The FIO specifically recommended that all states should participate in the IIPRC and more products should be included in the IIPRC process. For commercial lines, the FIO recommended the development of standardized forms or an interstate compact. Noting the "the importance of efficiency and consistency in the product approval process for many insurance products," the FIO stated that if "the current, and long-standing, shortcomings are not improved in the near term ... [f]ederal action may become necessary."
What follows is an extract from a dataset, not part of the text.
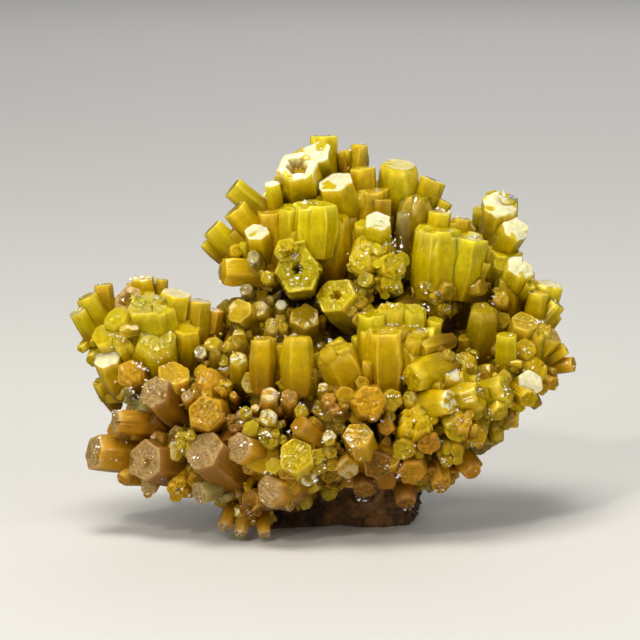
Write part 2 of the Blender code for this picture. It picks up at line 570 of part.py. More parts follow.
def main_piece(mesh):
    """Keeps the largest skin, so that crumbs of a cut and closed pockets inside go."""
    bm = bmesh.new()
    bm.from_mesh(mesh)
    found = sorted(islands(bm), key=island_size)
    for island in found[:-1]:
        bmesh.ops.delete(bm, geom=island, context="FACES")
    bm.to_mesh(mesh)
    bm.free()
    return mesh


def reach_box(mesh):
    """The lowest and highest corner of a mesh."""
    columns = list(zip(*(vert.co for vert in mesh.vertices)))
    return [min(column) for column in columns], [max(column) for column in columns]


def boxes_meet(first, second):
    """Whether two boxes overlap."""
    for axis in range(3):
        if first[0][axis] > second[1][axis] or second[0][axis] > first[1][axis]:
            return False
    return True


def surface_material(name, colour, roughness):
    """A plain surface in the part's own colour."""
    material = bpy.data.materials.new(name)
    material.use_nodes = True
    shader = material.node_tree.nodes["Principled BSDF"]
    shader.inputs["Base Color"].default_value = colour
    shader.inputs["Roughness"].default_value = roughness
    shader.inputs["Metallic"].default_value = 0.0
    return material


def add_node(name, mesh, material):
    """Puts a finished solid in the scene, centred and in metres."""
    mesh.transform(Matrix.Translation((CENTRING_X, CENTRING_Y, 0.0)))
    mesh.transform(Matrix.Scale(METRES_PER_MM, 4))
    mesh.name = name
    mesh.materials.clear()
    mesh.materials.append(material)
    node = bpy.data.objects.new(name, mesh)
    bpy.context.scene.collection.objects.link(node)
    return node


def spray_solid(spray, neighbours):
    """One spray, clear of the matrix and of the sprays before it."""
    shapes = spray_meshes(spray)
    whole = combined(shapes[0], shapes[1:], "UNION")
    own_box = reach_box(whole)
    cutters = [matrix_mesh(GAP)]
    for neighbour in neighbours:
        for mesh in spray_meshes(neighbour, GAP):
            if boxes_meet(reach_box(mesh), own_box):
                cutters.append(mesh)
    return main_piece(combined(whole, cutters, "DIFFERENCE"))


def build():
    """Makes the matrix and the sprays, and adds them to the empty scene."""
    clear_scene()
    rock = surface_material("iron_stained_rock", ROCK_COLOUR, ROCK_ROUGHNESS)
    add_node("matrix", matrix_mesh(), rock)
    for number, spray in enumerate(SPRAYS):
        solid = spray_solid(spray, SPRAYS[:number])
        surface = surface_material(spray.name, spray.colour, CRYSTAL_ROUGHNESS)
        add_node(spray.name, solid, surface)


build()
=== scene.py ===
"""The looks of a pyromorphite specimen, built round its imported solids.

Each spray's crystals stand where its solid has them. They are made again as barrel-shaped prisms with
rounded edges, growth columns and stepped, grainy or hollow ends, with smaller crystals between them.
The rock is the solid's own shape, made rough.

Lengths are in millimetres while the shapes are made, and each finished piece is scaled to metres.
A crystal is placed as the viewer sees it: across to the right and up from the middle of the view,
and towards the viewer. A pair of values is a range, and a pair named as a rise is where a smooth rise
starts and how far it takes.
"""

import json
import math
import random
from collections import namedtuple

import bpy
import numpy as np
from mathutils import Matrix, Vector, noise
from mathutils.bvhtree import BVHTree

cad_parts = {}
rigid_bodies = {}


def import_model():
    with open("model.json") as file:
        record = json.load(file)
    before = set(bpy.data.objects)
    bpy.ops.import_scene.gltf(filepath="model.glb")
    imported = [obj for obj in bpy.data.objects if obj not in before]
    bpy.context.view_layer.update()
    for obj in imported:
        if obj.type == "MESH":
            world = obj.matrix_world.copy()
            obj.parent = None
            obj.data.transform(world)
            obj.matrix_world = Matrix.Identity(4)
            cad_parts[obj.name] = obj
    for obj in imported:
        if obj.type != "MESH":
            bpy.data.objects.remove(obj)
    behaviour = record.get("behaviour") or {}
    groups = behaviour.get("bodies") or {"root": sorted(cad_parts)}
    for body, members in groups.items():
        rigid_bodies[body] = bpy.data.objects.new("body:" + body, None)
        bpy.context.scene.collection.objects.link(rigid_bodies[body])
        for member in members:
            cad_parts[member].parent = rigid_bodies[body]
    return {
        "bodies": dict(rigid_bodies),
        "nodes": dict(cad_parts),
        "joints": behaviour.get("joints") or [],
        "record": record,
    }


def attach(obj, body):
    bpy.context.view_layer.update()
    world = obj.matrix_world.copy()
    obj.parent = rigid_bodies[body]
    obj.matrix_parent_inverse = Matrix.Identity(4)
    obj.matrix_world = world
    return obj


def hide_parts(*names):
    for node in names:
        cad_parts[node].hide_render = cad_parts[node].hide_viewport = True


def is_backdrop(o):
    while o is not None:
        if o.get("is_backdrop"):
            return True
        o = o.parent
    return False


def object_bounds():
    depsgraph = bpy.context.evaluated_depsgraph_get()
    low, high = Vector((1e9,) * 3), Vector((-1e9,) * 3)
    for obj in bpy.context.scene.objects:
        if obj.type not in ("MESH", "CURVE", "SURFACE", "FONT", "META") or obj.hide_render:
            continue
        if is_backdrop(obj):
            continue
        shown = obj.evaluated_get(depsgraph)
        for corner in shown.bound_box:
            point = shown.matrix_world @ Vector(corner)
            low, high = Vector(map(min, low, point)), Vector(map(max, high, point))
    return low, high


# The camera's view, in millimetres unless the name says otherwise
METRES_PER_MM = 0.001
VIEW_TILT = math.radians(10.0)
VIEW_DISTANCE = 350.0
VIEW_WIDTH = 64.0
SENSOR_WIDTH = 36.0
NEAREST_SEEN_M = 0.01
MIDDLE_HEIGHT = 20.2
MIDDLE = Vector((-0.34, 0.52, MIDDLE_HEIGHT))
LIT_SPOT_M = Vector((0.0, 0.0, MIDDLE_HEIGHT * METRES_PER_MM))

# How the solids turn each crystal about its length, in degrees for each millimetre of its place
TURN_ACROSS = 37.0
TURN_UP = 53.0

# The crystals behind each spray: how they lean, and how long they are for their fan
FAN_EDGE = 0.05
FAN_SIDEWAYS = 0.12
FAN_LIFT = 0.35
FAN_LENGTHS = (0.85, 1.10)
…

Accessibility and Affordability of Insurance on Sovereign Native American and Tribal Lands

The FIO's concerns about the availability and affordability of insurance on sovereign Native American and Tribal lands stems, in part, from the absence of a regulatory framework despite Tribal governments' legal authority to establish one. State insurance laws generally do not apply to policies sold on Native American and Tribal lands. According to the FIO, the lack of a regulatory and legal framework makes insurers reluctant to conduct business on such lands. The FIO explained that of the 566 federally recognized Tribes, less than 90 reside on lands that are mapped by the Federal Emergency Management Agency. Only land that is mapped is eligible for coverage under the NFIP. The FIO indicated that it will initiate a "consultation with Tribal leaders, including tribally-owned risk pools, and involve relevant federal agencies and state regulators, with the objective of identifying alternative courses of action to improve the accessibility and affordability of insurance on sovereign Tribal lands." 

DISCLAIMER: Because of the generality of this update, the information provided herein may not be applicable in all situations and should not be acted upon without specific legal advice based on particular situations.